Dicho esto, una guerra mundial entre dos gobiernos, armados con miles de armas termonucleares que matan ciudades, es tan insondablemente peligrosa que cualquier aumento del riesgo de que estalle —no importa que pequeño sea— debe considerarse inaceptable.
El mejor y más actualizado relato de cómo puede estallar y se desarrollaría una guerra nuclear procede del inquietante libro de Annie Jacobsen de principios de este año: Nuclear War: A Scenario. Incluso la simple lectura del prólogo (que está disponible gratuitamente en la vista previa de Amazon), donde Jacobsen explica lo que ocurriría en los minutos posteriores a la detonación de una bomba termonuclear sobre una ciudad americana, deja claro que un acontecimiento de este tipo sería una catástrofe que iría mucho más allá de cualquiera de las diversas «amenazas» sobre las que la clase dirigente trata de asustarnos, y que resulta casi cómico que dediquemos tiempo a preocuparnos por cualquier otra cosa.

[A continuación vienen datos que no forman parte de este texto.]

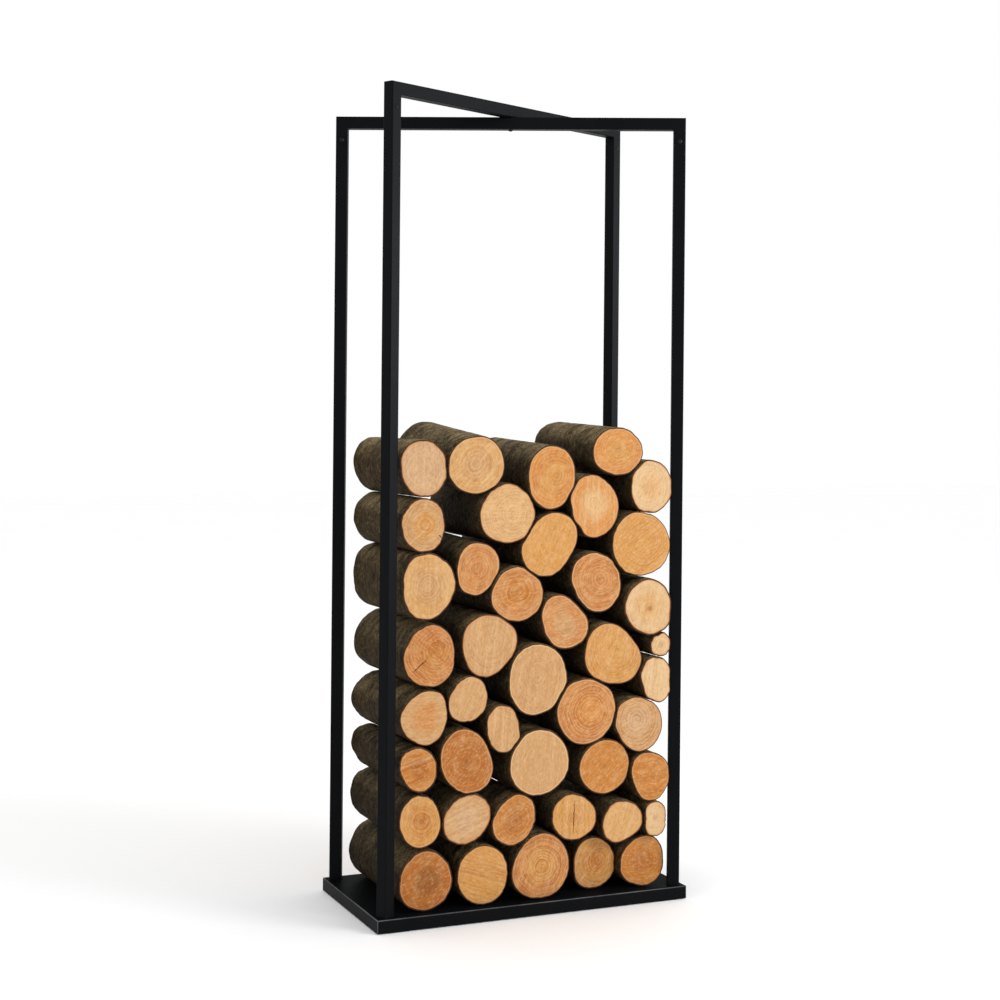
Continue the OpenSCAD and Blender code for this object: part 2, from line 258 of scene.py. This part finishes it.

La mayoría de los expertos que estudian la disuasión nuclear coinciden en que es probable que un uso «limitado» de armas nucleares se convierta rápidamente en un intercambio nuclear total. Y, en un intercambio nuclear total, no se espera que las ciudades americanas sean alcanzadas por una sola bomba, sino por docenas de ellas, —con cientos de pueblos más pequeños también como objetivo y vientos radiactivos que traerán dolorosas muertes a los que inicialmente se salvaron.
Así que es una absoluta locura que Joe Biden comience su período de pato cojo cruzando explícitamente una línea roja que los rusos dijeron que justificaría una respuesta nuclear. Funcionarios de EEUU pasaron décadas burlándose de las líneas rojas de Putin sobre Ucrania, criticándolo por ser sólo palabras y nada de acción, hasta que de repente, en febrero de 2022, invadió el país. Ahora están jugando de nuevo al mismo juego, con mucho más en juego.
Si el trabajo principal del gobierno fuera, como nos enseñan, proteger las vidas y la propiedad de los ciudadanos americanos, entonces evitar un intercambio nuclear sería su mayor prioridad. La decisión de la administración Biden el domingo reitera que nuestros supuestos líderes tienen otras prioridades.